Jawaban kedua: sebelumnya Ia mengasihi kosmos, alam semesta. Tetapi keberadaan alam semesta adalah sekitar ribuan juta tahun. Sebelumnya, siapa yang dikasihi Allah untuk menyebut diri-Nya sendiri sebagai kasih? Kita tak dapat berkata bahwa Ia mengasihi diri-Nya sendiri sebab untuk mengasihi diri sendiri itu bukan kasih tetapi egoisme atau, kata psikolog, narcisisisme.
Inilah jawaban dari wahyu Kristiani. Allah adalah kasih di dalam diri-Nya sendiri, sebelum adanya waktu, sebab Ia telah selalu memiliki dalam diri-Nya sendiri seorang Putra, yaitu Sang Sabda, yang Ia kasihi dengan sebuah kasih yang tak terbatas, yaitu di dalam Roh Kudus. Di dalam semua kasih selalu ada tiga realitas atau subyek: pihak yang mengasihi, pihak yang dikasihi dan kasih yang mempersatukan mereka.
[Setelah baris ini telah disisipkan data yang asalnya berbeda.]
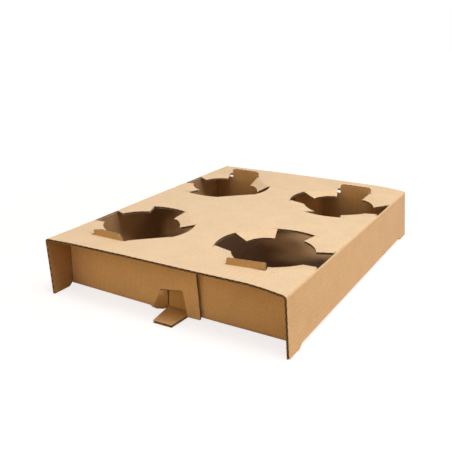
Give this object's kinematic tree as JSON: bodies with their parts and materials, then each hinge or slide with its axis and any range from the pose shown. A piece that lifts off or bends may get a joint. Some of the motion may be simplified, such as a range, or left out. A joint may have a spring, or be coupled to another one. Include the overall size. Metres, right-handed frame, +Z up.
{
  "type": "cup carrier",
  "caption": "Folded corrugated card drinks carrier: a low open-ended sleeve with star-cut cup openings, folded end walls held by tongues, and feet at the ends of its side walls.",
  "frame": {"origin": "on the floor, under the middle of the carrier", "axes": "+X to the right along the front edge, +Y towards the back, +Z up"},
  "size_m": [0.2667, 0.3676, 0.0657],
  "materials": {
    "kraft_board": "uncoated kraft liner"
  },
  "bodies": {
    "root": {"carrier_sheet": "kraft_board"}
  },
  "joints": []
}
Allah umat Kristen adalah satu dan tritunggal sebab Ia adalah persekutuan kasih. Teologi telah menggunakan istilah ‘kodrat’ atau ‘hakikat’ untuk menyatakan kesatuan di dalam Allah, dan istilah ‘pribadi’ untuk menyatakan perbedaannya. Karena ini, kita katakan bahwa Allah itu satu Allah dalam tiga Pribadi. Ajaran Kristiani tentang Trinitas bukanlah kemunduran, suatu kompromi antara monoteisme dan politeisme. Tapi ajaran Kristiani adalah sebuah langkah lebih lanjut yang hanya Allah sendiri yang dapat membuat pikiran manusia dapat menerimanya.
Kini mari kita melihat pertimbangan-pertimbangan praktis. Trinitas adalah model/contoh dari setiap persekutuan manusia, dari yang paling sederhana dan kecil, yaitu keluarga, sampai kepada Gereja universal. Trinitas menunjukkan bagaimana kasih menciptakan kesatuan dari perbedaan: kesatuan tujuan, kesatuan pikiran, kehendak, perbedaan subyek, ciri-ciri dan dalam ranah manusia, perbedaan jenis kelamin. Dan kita melihat, secara khusus, betapa banyak yang dapat dipelajari oleh sebuah keluarga dari contoh Trinitas.
Jika kita membaca Perjanjian Baru dengan teliti, kita mengamati semacam kaidah. Setiap dari ketiga Pribadi Ilahi tidak berbicara tentang diri-Nya sendiri, tetapi tentang Pribadi lainnya; tidak menarik perhatian kepada diri-Nya sendiri, tetapi kepada Pribadi lainnya. Setiap kali Bapa berbicara dalam Injil, Ia selalu menyatakan sesuatu tentang Putra-Nya. Yesus, pun, berbicara hanya tentang Bapa-Nya. Ketika Roh Kudus menjangkau hati seorang yang percaya, Ia tidak mengajarnya untuk mengucapkan nama-Nya, yang dalam bahasa Ibrani adalah ‘Ruah’, tetapi mengajarkannya untuk berkata ‘Abba’ yang adalah nama Bapa.
Mari mencoba untuk berpikir apa yang akan timbul dari cara ini, kalau kita menerapkannya dalam kehidupan keluarga. Ayah, yang tidak terlalu mempersoalkan untuk menyatakan otoritasnya daripada otoritas ibu; ibu, yang sebelum mengajarkan anaknya untuk mengatakan, ‘Mama’ mengajarkannya untuk mengatakan ‘Papa.’ Kalau cara ini ditiru dalam keluarga-keluarga dan komunitas kita, mereka sungguh menjadi cerminan Trinitas di dunia, tempat-tempat di mana kasih yang menjadi kaidah yang mengatur semuanya.”